Some momentum stocks that went up past my buy price, didn’t come back down and I ended up with a much smaller position. I only managed to grab a 25% slice of Domino’s (DPZ) – very underweight.
Entercom Communications (ETM) is the worst performer so far and was able to initiate a full position fair quickly, but has gone down since. Looks like the person on the other side of this trade will win once the position is sold. I have a history with ETM too. Bought it during 2009 along with a basket of other radio stocks which became multi-baggers for me.
I can’t deny that I did reminisce the post recession “glory days” and expected it to play out again.
Picking the stocks is part of the process. Having the discipline to buy it all properly is also important. You could filter for high market cap and high volume stocks, but if you look at my results so far, a lot of the winners have come from smaller companies.
What to Do for Rebalancing or Adding New Picks?
There was only one stock I added to the portfolio after my first wave of buying – Wal-Mart (WMT).
With the backtests, I kept it super simple with no rebalancing until a full year later.
Even if a stock get bought out, the backtests kept it as cash.
If I had extra cash deposited into the account, the goal is to stick with choosing a good A or B ranked stock. My current holdings are now mostly B’s, but I wouldn’t add more blindly.

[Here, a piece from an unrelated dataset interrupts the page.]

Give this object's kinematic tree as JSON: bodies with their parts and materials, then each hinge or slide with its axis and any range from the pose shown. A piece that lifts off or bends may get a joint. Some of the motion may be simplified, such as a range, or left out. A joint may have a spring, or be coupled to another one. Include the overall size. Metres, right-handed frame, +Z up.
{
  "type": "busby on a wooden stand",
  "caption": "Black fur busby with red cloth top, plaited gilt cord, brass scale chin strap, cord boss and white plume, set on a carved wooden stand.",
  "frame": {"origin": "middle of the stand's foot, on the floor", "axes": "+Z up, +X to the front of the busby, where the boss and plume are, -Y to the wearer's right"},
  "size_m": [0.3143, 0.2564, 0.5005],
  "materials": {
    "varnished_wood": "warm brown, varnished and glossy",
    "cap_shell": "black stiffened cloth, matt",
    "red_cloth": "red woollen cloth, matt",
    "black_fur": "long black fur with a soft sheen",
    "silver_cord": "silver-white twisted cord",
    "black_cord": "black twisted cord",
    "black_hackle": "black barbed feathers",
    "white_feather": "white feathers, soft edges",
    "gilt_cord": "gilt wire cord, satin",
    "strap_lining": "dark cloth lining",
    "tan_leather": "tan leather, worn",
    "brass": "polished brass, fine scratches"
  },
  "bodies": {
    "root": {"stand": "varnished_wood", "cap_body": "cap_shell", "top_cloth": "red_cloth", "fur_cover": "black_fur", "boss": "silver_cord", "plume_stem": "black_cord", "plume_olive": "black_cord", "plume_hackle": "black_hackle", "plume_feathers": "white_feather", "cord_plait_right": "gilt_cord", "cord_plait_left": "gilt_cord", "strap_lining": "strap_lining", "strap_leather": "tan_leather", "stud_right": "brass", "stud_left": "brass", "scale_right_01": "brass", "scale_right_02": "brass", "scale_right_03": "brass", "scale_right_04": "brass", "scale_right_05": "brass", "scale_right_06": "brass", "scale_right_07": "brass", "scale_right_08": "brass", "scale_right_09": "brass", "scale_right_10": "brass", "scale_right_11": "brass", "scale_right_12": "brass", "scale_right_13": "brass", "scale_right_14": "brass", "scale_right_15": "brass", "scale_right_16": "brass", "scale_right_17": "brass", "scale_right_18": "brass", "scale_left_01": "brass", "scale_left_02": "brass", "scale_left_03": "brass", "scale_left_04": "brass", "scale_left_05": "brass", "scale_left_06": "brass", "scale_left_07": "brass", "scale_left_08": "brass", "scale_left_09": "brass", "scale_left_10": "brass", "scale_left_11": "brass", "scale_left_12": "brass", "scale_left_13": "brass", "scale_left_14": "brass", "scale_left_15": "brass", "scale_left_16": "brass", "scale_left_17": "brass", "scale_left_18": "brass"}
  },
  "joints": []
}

I would see if there was anything better, and if not, I would add to existing positions within the A/B range. Essentially, redo what I did at the beginning of the year and make a list based on how much extra cash I had.
It’s been a fun exercise, but I give more credit to luck.
A rising tide lifts all boats.
Had the market sunk 10%, this will be a different story.
What I didn’t go through is the day to day price movements of the portfolio. Another lucky part is the timing worked out perfectly. If I bought the home 1-2 months earlier, the returns would be much lower. The portfolio lagged the market the first quarter and it’s now gotten into full gear. It’s a reminder to not throw in the towel too quickly and to not check stock prices daily.
More luck than skill.
But hey, I’d rather be lucky than unlucky.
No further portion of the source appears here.